Since the tree has a maximum of 10 nodes, the recursion stack will be small.

Test Cases

# Basic functionality
assert Solution().upsideDownBinaryTree(None) is None  # empty tree
root = TreeNode(1)
assert Solution().upsideDownBinaryTree(root).val == 1  # single node
root = TreeNode(1, TreeNode(2), TreeNode(3))
new_root = Solution().upsideDownBinaryTree(root)
assert new_root.val == 2 and new_root.left.val == 3 and new_root.right.val == 1

# Provided examples
root = TreeNode(1, TreeNode(2, TreeNode(4), TreeNode(5)), TreeNode(3))
new_root = Solution().upsideDownBinaryTree(root)
assert new_root.val == 4 and new_root.left.val == 5 and new_root.right.val == 2
assert new_root.right.left.val == 3 and new_root.right.right.val == 1
Test Why
empty tree validates base case handling of None
single node validates that a tree with one node returns itself
small tree checks correctness for minimal left and right children
example from problem validates full upside-down transformation

Edge Cases

Empty Tree: An empty tree should return None. The implementation handles this in the base case by immediately returning root if it is None.
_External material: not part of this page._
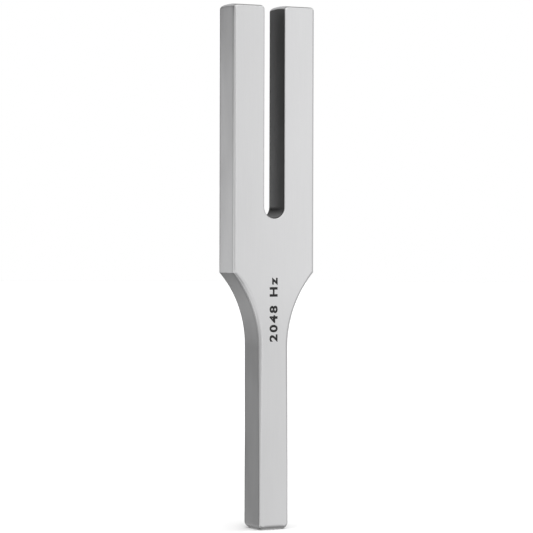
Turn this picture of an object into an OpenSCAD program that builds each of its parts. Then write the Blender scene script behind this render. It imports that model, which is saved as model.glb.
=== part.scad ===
// Two-pronged tuning fork, ground from one square-edged bar.
// Origin: centre of the foot of the stem. +Z runs up the stem to the tips of
// the tines, X runs across the two tines, and the front face looks along -Y.

/* [Bar] */
// Overall length, from the foot of the stem to the tips of the tines
overall_length = 132.2; // [126:0.1:140]
// Thickness of the whole fork, front to back
bar_depth = 8.5; // [7:0.1:10]
// Radius along the long edges
edge_radius = 0.6; // [0.2:0.1:1]

/* [Tines] */
// Width of each tine, from its outer side to the slot
tine_width = 8.55; // [7:0.05:10]
// Width of the slot between the tines
slot_width = 5.75; // [4.5:0.05:7]
// Length of the slot, from the tips to its lowest point
slot_length = 53.7; // [45:0.1:58]
// Radius on the side corners of the tips, seen from the front
tip_side_radius = 0.95; // [0.3:0.05:1.5]
// Radius on the front edge of the tips
tip_front_radius = 0.6; // [0.3:0.1:1.5]
// Radius on the back edge of the tips, which is ground off more
tip_back_radius = 1.2; // [0.3:0.1:2]
// Radius of the crown of the tips, which falls away to the front and the back
tip_crown_radius = 30; // [20:5:100]

/* [Yoke] */
// Height of the sharp shoulders above the foot
shoulder_height = 64.8; // [60:0.1:68]
// Radius of the two concave flares from the shoulders to the stem
flare_radius = 27; // [24:0.5:32]

/* [Stem] */
// Width of the stem, seen from the front
stem_width = 8.15; // [6.5:0.05:9]
// Radius all round the foot of the stem
foot_radius = 1.4; // [0.5:0.1:2]

/* [Flexure] */
// Gap under each tine that stands for the metal that bends there
root_gap = 0.02; // [0.02:0.01:0.1]

/* [Hidden] */

// How far a cut runs past the faces it goes through
overcut = 0.5;
satin_metal = [0.76, 0.76, 0.77];

body_width = 2 * tine_width + slot_width;
slot_radius = slot_width / 2;
// The tines start where the round bottom of the slot meets its straight sides
root_height = overall_length - slot_length + slot_radius;
// The flares are tangent to the stem and end on the sharp shoulders
flare_inset = (body_width - stem_width) / 2;
flare_height = sqrt(pow(flare_radius, 2) - pow(flare_radius - flare_inset, 2));
neck_height = shoulder_height - flare_height;

// How far the crown of the tips falls at this distance from its middle
function crown_drop(distance) =
    tip_crown_radius - sqrt(pow(tip_crown_radius, 2) - pow(distance, 2));

// Smoothness of a full circle, and of a large one
$fn = 96;
large_circle_sides = 360;

// What rounding takes off a square corner at the origin, metal at -x and -y
module corner_waste(radius) {
    difference() {
        translate([-radius, -radius]) square(radius + overcut);
        translate([-radius, -radius]) circle(radius);
    }
}

// The same along an edge that runs up Z, centred on the origin
module edge_waste(radius, length) {
    linear_extrude(length + 2 * overcut, center = true) corner_waste(radius);
}

// A block on Z = 0, centred on X and Y
module block(width, depth, height) {
    translate([-width / 2, -depth / 2, 0]) cube([width, depth, height]);
}

// The children and their mirror image, front to back
module front_and_back() {
    for (back = [0, 1]) mirror([0, back, 0]) children();
}

// The children and their mirror image, side to side
module both_sides() {
    for (left = [0, 1]) mirror([left, 0, 0]) children();
}

// Waste along the four long edges of a block
module long_edge_waste(width, height) {
    both_sides() front_and_back()
        translate([width / 2, bar_depth / 2, height / 2]) edge_waste(edge_radius, height);
}

// Waste along the edge across the back of a block's top
module back_edge_waste(width, height, radius) {
    translate([0, bar_depth / 2, height]) rotate([90, 0, 90]) edge_waste(radius, width);
}

// Waste along the edges across the two sides of a block's top
module side_edge_waste(width, height, radius) {
    both_sides()
        translate([width / 2, 0, height]) rotate([90, 0, 0]) edge_waste(radius, bar_depth);
}

// What crowning takes off a block's top
module crown_waste(width, height) {
    translate([0, 0, height]) rotate([90, 0, 90])
        linear_extrude(width + 2 * overcut, center = true)
            difference() {
                translate([-bar_depth / 2 - overcut, -bar_depth / 4])
                    square([bar_depth + 2 * overcut, bar_depth / 4 + 2 * overcut]);
                translate([0, -tip_crown_radius])
                    circle(tip_crown_radius, $fn = large_circle_sides);
            }
}

// Square stem with its foot rounded all round
module stem() {
    color(satin_metal)
        difference() {
            block(stem_width, bar_depth, neck_height);
            long_edge_waste(stem_width, neck_height);
            mirror([0, 0, 1]) {
                side_edge_waste(stem_width, 0, foot_radius);
                front_and_back() back_edge_waste(stem_width, 0, foot_radius);
            }
        }
}

// One flare: the cylinder that hollows it and the waste along its two edges
module flare_cut() {
    translate([stem_width / 2 + flare_radius, 0, neck_height]) rotate([90, 0, 0]) {
        cylinder(r = flare_radius, h = bar_depth + 2 * overcut, center = true, $fn = large_circle_sides);
        for (back = [0, 1]) mirror([0, 0, back])
            rotate_extrude($fn = large_circle_sides)
                translate([flare_radius, bar_depth / 2]) mirror([1, 0]) corner_waste(edge_radius);
    }
}

// Block under the tines: round slot bottom, sharp shoulders and two flares
module yoke() {
    yoke_height = root_height - neck_height;
    color(satin_metal)
        difference() {
            translate([0, 0, neck_height]) difference() {
                block(body_width, bar_depth, yoke_height);
                long_edge_waste(body_width, yoke_height);
            }
            both_sides() flare_cut();
            translate([0, 0, root_height]) rotate([90, 0, 0])
                cylinder(r = slot_radius, h = bar_depth + 2 * overcut, center = true);
        }
}

// The right tine: rounded on its outer long edges, crowned and rounded at its tip
module tine() {
    tine_length = overall_length - root_height - root_gap;
    front_drop = crown_drop(bar_depth / 2 - tip_front_radius);
    back_drop = crown_drop(bar_depth / 2 - tip_back_radius);
    color(satin_metal)
        translate([slot_radius + tine_width / 2, 0, root_height + root_gap])
            difference() {
                block(tine_width, bar_depth, tine_length + overcut);
                front_and_back()
                    translate([tine_width / 2, bar_depth / 2, tine_length / 2])
                        edge_waste(edge_radius, tine_length);
                crown_waste(tine_width, tine_length);
                side_edge_waste(tine_width, tine_length, tip_side_radius);
                mirror([0, 1, 0])
                    back_edge_waste(tine_width, tine_length - front_drop, tip_front_radius);
                back_edge_waste(tine_width, tine_length - back_drop, tip_back_radius);
            }
}

module right_tine() {
    tine();
}

module left_tine() {
    mirror([1, 0, 0]) tine();
}

stem();
yoke();
left_tine();
right_tine();
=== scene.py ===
"""Looks of the tuning fork: one bar of satin steel, a printed pitch mark and a white studio.

The fork is modelled as one skin and cut at the borders of the CAD nodes, so that no seam shows
where the stem, the yoke and the two tines meet. Lengths are in metres.
"""

import math

import bmesh
import bpy
from mathutils import Matrix, Vector


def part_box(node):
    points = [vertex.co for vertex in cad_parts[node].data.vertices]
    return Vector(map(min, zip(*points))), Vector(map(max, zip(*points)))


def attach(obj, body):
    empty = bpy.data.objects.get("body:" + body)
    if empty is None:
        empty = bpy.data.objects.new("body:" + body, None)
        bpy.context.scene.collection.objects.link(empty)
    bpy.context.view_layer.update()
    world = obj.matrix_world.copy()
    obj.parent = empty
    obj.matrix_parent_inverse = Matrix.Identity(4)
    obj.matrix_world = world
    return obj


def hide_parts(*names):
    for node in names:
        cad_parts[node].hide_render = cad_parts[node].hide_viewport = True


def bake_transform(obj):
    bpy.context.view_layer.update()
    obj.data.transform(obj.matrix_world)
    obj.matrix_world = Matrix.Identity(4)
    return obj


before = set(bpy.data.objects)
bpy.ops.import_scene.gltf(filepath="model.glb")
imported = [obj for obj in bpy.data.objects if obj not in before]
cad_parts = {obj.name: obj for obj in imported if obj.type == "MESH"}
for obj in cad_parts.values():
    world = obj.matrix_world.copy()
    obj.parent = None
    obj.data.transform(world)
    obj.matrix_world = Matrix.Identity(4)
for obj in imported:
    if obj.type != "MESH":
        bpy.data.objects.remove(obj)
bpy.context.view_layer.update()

MM = 0.001

# The ink stands proud of the skin by this, and the skin is set back by as much
MARK_PROUD = 0.004 * MM

# Sizes that the nodes' boxes give
STEM_LOW, STEM_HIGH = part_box("stem")
YOKE_LOW, YOKE_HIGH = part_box("yoke")
TINE_LOW, TINE_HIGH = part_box("right_tine")
FOOT = STEM_LOW.z
NECK = YOKE_LOW.z
ROOT = YOKE_HIGH.z
LENGTH = TINE_HIGH.z
HALF_STEM = STEM_HIGH.x
HALF_WIDTH = YOKE_HIGH.x
HALF_SLOT = TINE_LOW.x
HALF_DEPTH = YOKE_HIGH.y - MARK_PROUD

# Outline, seen from the front
FLARE_RADIUS = 27 * MM
FOOT_CORNER = 1.5 * MM
TIP_CORNER = 0.95 * MM
FLARE_HEIGHT = math.sqrt(FLARE_RADIUS**2 - (FLARE_RADIUS - (HALF_WIDTH - HALF_STEM)) ** 2)
FLARE_TURN = math.degrees(math.asin(FLARE_HEIGHT / FLARE_RADIUS))
SHOULDER = NECK + FLARE_HEIGHT
SLOT_BOTTOM = ROOT - HALF_SLOT

# Radii of the edges: wide round the foot and at the front left of the flares, small on the grip
# and along the slot. Only the front edges of the neck and the flares differ from left to right
FOOT_EDGE = 1.35 * MM
GRIP_EDGE = 0.45 * MM
GRIP_LOW = 13 * MM
GRIP_HIGH = 25 * MM
GRIP_HIGH_EDGE = 0.6 * MM
LEFT_NECK_EDGE = 1.05 * MM
LEFT_FLARE_EDGE = 1.3 * MM
RIGHT_NECK_EDGE = 0.9 * MM
RIGHT_FLARE_EDGE = 0.6 * MM
NECK_BACK_EDGE = 0.4 * MM
FLARE_BACK_EDGE = 0.55 * MM
SIDE_FRONT_EDGE = 0.75 * MM
SIDE_BACK_EDGE = 0.55 * MM
TIP_FRONT_EDGE = 0.6 * MM
TIP_BACK_EDGE = 0.95 * MM
SLOT_EDGE = 0.35 * MM
# How far up a flare its edges reach the flare's own radii, as a share of its arc
FLARE_EDGE_AT = 0.8

# The tips are crowned from front to back
CROWN_RADIUS = 30 * MM
CROWN_MIDDLE = 0.4 * MM
CROWN_FADE_LOW = LENGTH - 8 * MM
CROWN_FADE_HIGH = LENGTH - 1 * MM

# Fineness of the mesh
LINE_STEP = 2 * MM
END_STEP = 1 * MM
CORNER_STEPS = 8
LOW_FLARE_STEPS = 32
HIGH_FLARE_STEPS = 8
SLOT_STEPS = 20
ROUNDING_STEPS = 6
DEPTH_STEPS = 14
SHARP_ANGLE = math.radians(35)
FLAT_FACE_WEIGHT = 100
SAME_PLACE = 0.001 * MM


def smooth(t):
    """From 0 to 1 with t, level at both ends and beyond them."""
    t = min(1, max(0, t))
    return t * t * (3 - 2 * t)


def between(pair, t):
    """The number at the share t of the way from the pair's first to its second."""
    return pair[0] + (pair[1] - pair[0]) * t


def sine(degrees):
    return math.sin(math.radians(degrees))


def cosine(degrees):
    return math.cos(math.radians(degrees))


# ---------------------------------------------------------------- outline

class Outline:
    """Half of the fork, seen from the front, as points.

    A point has its place, the skin's normal there, and the radii of the front and the back edge.
    """

    def __init__(self):
        self.points = []

    def add(self, x, z, nx, nz, front_edge, back_edge):
        self.points.append((x, z, nx, nz, front_edge, back_edge))

    def line(self, start, end, normal, fronts, backs, step=LINE_STEP, skip=0):
        """Points along a straight side without its last. A pair of radii goes from start to end."""
        count = max(1, round(math.dist(start, end) / step))
        for i in range(skip, count):
            t = i / count
            x = start[0] + (end[0] - start[0]) * t
            z = start[1] + (end[1] - start[1]) * t
            self.add(x, z, *normal, between(fronts, t), between(backs, t))

    def arc(self, centre, radius, first, last, count, fronts, backs, hollow=False):
        """Points along an arc without its last, turning from the first to the last angle.

        Angles are in degrees from +X. The metal is inside the arc, or outside it if it's hollow.
        """
        sign = -1 if hollow else 1
        for i in range(count):
            t = i / count
            a = math.radians(first + (last - first) * t)
            x = centre[0] + radius * math.cos(a)
            z = centre[1] + radius * math.sin(a)
            nx, nz = sign * math.cos(a), sign * math.sin(a)
            self.add(x, z, nx, nz, between(fronts, t), between(backs, t))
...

Single Node Tree: A tree with only one node should remain unchanged. The base case also covers nodes without a left child, preventing unnecessary reassignment.

Left-leaning Tree: If the tree has nodes only on the left, each node becomes the parent of the previous node as recursion unwinds. The recursive reassignment ensures no cycles occur because left and right pointers are cleared after being reassigned.

These cases ensure robustness across all guaranteed input structures and validate that no assumptions about the presence of right children are violated.